====== Dataset section
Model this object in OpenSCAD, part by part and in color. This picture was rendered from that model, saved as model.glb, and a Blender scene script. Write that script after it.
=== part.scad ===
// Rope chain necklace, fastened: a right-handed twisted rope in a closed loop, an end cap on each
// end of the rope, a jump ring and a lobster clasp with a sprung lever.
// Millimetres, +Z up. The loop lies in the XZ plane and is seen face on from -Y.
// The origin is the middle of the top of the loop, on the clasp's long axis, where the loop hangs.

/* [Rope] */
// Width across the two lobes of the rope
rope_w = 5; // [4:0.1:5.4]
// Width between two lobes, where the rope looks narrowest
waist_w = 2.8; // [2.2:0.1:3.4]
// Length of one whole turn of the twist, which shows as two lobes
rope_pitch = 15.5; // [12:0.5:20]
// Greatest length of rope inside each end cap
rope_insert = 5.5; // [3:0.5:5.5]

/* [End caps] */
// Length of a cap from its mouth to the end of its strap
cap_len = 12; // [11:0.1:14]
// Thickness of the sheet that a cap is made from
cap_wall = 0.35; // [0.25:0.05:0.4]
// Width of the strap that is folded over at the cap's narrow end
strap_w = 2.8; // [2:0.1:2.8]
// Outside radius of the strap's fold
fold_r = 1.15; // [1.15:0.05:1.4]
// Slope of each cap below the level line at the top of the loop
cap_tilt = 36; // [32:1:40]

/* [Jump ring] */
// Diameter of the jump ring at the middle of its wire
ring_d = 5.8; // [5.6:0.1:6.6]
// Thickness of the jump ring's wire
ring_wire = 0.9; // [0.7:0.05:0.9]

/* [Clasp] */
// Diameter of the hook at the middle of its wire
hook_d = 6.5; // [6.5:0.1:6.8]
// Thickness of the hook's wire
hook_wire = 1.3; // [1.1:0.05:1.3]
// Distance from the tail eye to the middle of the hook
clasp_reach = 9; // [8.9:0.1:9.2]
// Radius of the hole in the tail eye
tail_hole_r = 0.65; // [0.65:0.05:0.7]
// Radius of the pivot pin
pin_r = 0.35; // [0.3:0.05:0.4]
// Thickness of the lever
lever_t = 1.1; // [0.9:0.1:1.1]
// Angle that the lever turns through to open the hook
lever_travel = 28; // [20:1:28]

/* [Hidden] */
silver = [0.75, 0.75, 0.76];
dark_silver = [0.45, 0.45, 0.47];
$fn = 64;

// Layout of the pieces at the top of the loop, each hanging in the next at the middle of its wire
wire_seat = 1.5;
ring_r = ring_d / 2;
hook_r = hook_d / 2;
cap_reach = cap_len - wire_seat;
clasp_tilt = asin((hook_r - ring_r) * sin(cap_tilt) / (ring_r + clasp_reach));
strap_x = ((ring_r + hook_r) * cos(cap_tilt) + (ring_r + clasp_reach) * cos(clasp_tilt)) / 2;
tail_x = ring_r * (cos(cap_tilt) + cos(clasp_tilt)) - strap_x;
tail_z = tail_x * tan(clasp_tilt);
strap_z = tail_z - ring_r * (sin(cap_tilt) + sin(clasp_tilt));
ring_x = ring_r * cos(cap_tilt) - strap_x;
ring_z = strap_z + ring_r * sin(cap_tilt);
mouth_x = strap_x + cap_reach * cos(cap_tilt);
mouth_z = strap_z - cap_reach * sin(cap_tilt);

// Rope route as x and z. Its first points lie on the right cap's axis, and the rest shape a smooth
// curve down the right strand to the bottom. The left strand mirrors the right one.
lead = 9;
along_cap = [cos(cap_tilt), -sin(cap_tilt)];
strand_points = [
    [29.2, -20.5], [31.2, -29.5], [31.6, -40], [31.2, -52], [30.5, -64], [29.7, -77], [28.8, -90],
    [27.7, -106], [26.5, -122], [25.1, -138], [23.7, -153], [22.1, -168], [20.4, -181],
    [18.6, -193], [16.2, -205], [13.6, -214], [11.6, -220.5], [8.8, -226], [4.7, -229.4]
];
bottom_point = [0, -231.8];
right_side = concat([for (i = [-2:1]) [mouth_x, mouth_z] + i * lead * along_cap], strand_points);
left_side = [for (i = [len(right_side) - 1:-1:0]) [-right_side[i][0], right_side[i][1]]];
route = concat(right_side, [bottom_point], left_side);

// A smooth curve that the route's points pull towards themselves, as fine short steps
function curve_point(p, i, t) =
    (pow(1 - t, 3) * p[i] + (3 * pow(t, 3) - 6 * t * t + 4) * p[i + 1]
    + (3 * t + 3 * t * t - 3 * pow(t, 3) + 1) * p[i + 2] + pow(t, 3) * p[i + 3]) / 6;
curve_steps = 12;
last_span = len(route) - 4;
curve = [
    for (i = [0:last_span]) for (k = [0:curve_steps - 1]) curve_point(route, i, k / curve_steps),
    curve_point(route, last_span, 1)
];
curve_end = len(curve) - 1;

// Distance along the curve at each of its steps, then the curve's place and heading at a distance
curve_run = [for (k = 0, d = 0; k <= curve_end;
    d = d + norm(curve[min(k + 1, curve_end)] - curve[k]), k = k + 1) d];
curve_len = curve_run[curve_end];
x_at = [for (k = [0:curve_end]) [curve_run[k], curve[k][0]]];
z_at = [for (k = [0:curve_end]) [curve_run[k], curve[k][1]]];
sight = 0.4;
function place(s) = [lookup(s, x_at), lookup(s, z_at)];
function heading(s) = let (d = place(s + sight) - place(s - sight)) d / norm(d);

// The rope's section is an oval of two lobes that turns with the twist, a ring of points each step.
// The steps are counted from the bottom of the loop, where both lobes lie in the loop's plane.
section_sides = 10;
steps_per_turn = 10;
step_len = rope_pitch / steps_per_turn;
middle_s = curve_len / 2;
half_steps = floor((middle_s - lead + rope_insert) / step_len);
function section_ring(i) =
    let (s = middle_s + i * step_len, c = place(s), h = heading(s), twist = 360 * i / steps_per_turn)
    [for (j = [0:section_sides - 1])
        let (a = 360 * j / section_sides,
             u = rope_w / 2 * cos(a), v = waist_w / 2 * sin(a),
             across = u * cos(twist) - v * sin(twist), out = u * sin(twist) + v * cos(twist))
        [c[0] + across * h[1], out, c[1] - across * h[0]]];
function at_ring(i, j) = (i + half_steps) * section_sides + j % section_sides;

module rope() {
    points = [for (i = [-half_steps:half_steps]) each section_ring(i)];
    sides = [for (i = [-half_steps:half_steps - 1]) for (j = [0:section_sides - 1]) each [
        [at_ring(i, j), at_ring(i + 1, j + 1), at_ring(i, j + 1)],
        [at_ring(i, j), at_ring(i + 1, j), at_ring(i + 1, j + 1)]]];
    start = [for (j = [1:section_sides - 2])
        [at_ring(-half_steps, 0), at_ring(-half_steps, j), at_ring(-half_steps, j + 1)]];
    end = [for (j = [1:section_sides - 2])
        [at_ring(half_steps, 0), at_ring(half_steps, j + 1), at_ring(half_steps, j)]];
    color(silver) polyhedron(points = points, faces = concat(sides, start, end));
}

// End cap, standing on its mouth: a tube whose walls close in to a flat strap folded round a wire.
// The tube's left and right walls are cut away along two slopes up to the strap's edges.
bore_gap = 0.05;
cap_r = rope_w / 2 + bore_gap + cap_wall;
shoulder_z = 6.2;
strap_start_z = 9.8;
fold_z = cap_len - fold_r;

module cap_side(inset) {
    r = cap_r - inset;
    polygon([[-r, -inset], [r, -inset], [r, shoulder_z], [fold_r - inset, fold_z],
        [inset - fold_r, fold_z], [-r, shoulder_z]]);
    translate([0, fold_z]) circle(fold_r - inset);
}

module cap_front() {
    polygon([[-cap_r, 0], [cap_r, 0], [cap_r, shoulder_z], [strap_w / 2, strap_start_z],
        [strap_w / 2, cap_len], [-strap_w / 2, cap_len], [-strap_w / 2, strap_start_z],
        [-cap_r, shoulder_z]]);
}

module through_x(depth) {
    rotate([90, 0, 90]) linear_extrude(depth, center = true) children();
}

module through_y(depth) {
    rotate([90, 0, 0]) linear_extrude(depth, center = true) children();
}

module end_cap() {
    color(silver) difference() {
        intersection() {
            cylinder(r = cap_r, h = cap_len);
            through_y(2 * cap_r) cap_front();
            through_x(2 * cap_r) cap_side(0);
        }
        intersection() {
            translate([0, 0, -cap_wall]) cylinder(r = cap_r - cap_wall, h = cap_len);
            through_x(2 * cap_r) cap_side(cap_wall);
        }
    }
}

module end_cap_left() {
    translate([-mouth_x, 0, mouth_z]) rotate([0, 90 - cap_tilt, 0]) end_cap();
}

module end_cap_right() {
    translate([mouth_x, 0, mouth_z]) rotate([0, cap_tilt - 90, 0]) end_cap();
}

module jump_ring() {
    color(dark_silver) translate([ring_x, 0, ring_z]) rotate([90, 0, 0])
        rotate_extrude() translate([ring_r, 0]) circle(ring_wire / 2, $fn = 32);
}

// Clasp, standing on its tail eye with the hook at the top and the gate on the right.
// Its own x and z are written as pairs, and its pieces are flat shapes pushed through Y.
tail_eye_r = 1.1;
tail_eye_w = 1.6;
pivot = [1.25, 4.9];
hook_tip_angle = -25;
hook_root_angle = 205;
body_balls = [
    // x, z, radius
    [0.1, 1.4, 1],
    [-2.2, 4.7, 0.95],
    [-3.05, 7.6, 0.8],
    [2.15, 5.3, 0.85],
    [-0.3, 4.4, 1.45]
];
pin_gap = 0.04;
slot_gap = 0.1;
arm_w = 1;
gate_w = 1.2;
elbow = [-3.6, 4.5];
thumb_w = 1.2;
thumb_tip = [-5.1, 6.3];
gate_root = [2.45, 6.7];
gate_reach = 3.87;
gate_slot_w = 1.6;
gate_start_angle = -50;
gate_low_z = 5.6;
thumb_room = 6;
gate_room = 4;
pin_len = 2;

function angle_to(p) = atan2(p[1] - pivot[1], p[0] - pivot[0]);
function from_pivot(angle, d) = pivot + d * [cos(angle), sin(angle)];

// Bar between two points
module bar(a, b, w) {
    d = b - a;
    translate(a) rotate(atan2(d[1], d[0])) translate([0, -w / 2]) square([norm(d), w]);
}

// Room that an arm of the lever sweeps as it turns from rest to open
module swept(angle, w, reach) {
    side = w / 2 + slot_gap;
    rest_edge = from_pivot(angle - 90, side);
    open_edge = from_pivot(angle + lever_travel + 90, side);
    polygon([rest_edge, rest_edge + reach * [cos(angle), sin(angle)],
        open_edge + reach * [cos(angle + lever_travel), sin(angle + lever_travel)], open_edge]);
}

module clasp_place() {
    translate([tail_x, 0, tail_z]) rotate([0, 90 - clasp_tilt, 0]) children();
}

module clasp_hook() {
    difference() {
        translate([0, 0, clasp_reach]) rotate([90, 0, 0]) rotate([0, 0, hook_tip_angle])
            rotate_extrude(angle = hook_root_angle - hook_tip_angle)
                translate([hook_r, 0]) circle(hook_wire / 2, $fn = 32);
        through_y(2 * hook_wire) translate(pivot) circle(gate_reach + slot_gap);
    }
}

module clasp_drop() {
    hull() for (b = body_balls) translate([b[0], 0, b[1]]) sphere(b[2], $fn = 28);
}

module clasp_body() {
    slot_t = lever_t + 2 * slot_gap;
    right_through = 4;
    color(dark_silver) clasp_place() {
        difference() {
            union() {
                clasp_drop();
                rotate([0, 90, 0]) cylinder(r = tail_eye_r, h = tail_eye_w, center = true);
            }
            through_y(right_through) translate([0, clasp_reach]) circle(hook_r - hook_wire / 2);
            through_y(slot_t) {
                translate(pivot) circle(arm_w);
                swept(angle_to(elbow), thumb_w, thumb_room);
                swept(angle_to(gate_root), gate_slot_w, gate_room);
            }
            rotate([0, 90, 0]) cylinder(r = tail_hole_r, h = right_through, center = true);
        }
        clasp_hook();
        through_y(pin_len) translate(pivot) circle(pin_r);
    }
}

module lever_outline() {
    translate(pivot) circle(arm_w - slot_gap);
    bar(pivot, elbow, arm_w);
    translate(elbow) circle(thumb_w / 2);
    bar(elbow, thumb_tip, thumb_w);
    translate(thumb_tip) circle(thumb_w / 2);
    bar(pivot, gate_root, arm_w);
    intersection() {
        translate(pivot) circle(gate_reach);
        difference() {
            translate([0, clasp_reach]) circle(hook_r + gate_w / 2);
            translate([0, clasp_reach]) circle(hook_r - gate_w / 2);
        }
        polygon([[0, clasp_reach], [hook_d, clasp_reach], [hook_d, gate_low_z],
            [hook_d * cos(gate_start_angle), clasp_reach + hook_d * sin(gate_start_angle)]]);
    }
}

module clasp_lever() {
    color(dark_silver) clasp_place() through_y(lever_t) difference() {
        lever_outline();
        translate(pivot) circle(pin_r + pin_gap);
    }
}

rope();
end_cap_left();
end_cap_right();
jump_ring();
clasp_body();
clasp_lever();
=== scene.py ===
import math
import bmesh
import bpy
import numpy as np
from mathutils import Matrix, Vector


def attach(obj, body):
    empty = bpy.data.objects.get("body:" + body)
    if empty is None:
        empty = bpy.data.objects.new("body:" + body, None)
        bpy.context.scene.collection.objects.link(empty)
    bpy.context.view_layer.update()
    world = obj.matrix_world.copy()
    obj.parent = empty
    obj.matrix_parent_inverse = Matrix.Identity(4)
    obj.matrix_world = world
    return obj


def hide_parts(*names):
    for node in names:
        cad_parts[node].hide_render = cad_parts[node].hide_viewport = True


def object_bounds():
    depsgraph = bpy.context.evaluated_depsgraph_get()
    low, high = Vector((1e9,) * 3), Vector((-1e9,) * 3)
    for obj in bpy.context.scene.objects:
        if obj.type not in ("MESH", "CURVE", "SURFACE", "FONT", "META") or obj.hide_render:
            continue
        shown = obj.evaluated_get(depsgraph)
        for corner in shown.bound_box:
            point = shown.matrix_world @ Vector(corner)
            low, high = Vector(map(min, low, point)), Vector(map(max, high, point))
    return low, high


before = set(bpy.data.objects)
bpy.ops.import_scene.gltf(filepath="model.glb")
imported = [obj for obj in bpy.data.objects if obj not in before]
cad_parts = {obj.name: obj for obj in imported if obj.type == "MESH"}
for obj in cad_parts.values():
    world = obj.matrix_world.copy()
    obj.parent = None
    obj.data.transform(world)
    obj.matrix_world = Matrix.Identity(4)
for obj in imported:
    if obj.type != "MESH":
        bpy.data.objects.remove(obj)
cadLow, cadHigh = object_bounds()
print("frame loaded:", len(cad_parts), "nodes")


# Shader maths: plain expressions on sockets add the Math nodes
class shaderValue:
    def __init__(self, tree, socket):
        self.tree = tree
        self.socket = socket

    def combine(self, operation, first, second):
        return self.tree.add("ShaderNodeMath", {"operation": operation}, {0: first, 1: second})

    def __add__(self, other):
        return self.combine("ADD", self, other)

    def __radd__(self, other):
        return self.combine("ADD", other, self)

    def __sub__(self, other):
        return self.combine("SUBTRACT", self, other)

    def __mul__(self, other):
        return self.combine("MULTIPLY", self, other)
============
Written problem: Extract exactly and only these lines: the line containing "translate(thumb_tip) circle(thumb_w / 2);", the line containing "depsgraph = bpy.context.evaluated_depsgraph_get()", and every line between them.

The result:
    translate(thumb_tip) circle(thumb_w / 2);
    bar(pivot, gate_root, arm_w);
    intersection() {
        translate(pivot) circle(gate_reach);
        difference() {
            translate([0, clasp_reach]) circle(hook_r + gate_w / 2);
            translate([0, clasp_reach]) circle(hook_r - gate_w / 2);
        }
        polygon([[0, clasp_reach], [hook_d, clasp_reach], [hook_d, gate_low_z],
            [hook_d * cos(gate_start_angle), clasp_reach + hook_d * sin(gate_start_angle)]]);
    }
}

module clasp_lever() {
    color(dark_silver) clasp_place() through_y(lever_t) difference() {
        lever_outline();
        translate(pivot) circle(pin_r + pin_gap);
    }
}

rope();
end_cap_left();
end_cap_right();
jump_ring();
clasp_body();
clasp_lever();
=== scene.py ===
import math
import bmesh
import bpy
import numpy as np
from mathutils import Matrix, Vector


def attach(obj, body):
    empty = bpy.data.objects.get("body:" + body)
    if empty is None:
        empty = bpy.data.objects.new("body:" + body, None)
        bpy.context.scene.collection.objects.link(empty)
    bpy.context.view_layer.update()
    world = obj.matrix_world.copy()
    obj.parent = empty
    obj.matrix_parent_inverse = Matrix.Identity(4)
    obj.matrix_world = world
    return obj


def hide_parts(*names):
    for node in names:
        cad_parts[node].hide_render = cad_parts[node].hide_viewport = True


def object_bounds():
    depsgraph = bpy.context.evaluated_depsgraph_get()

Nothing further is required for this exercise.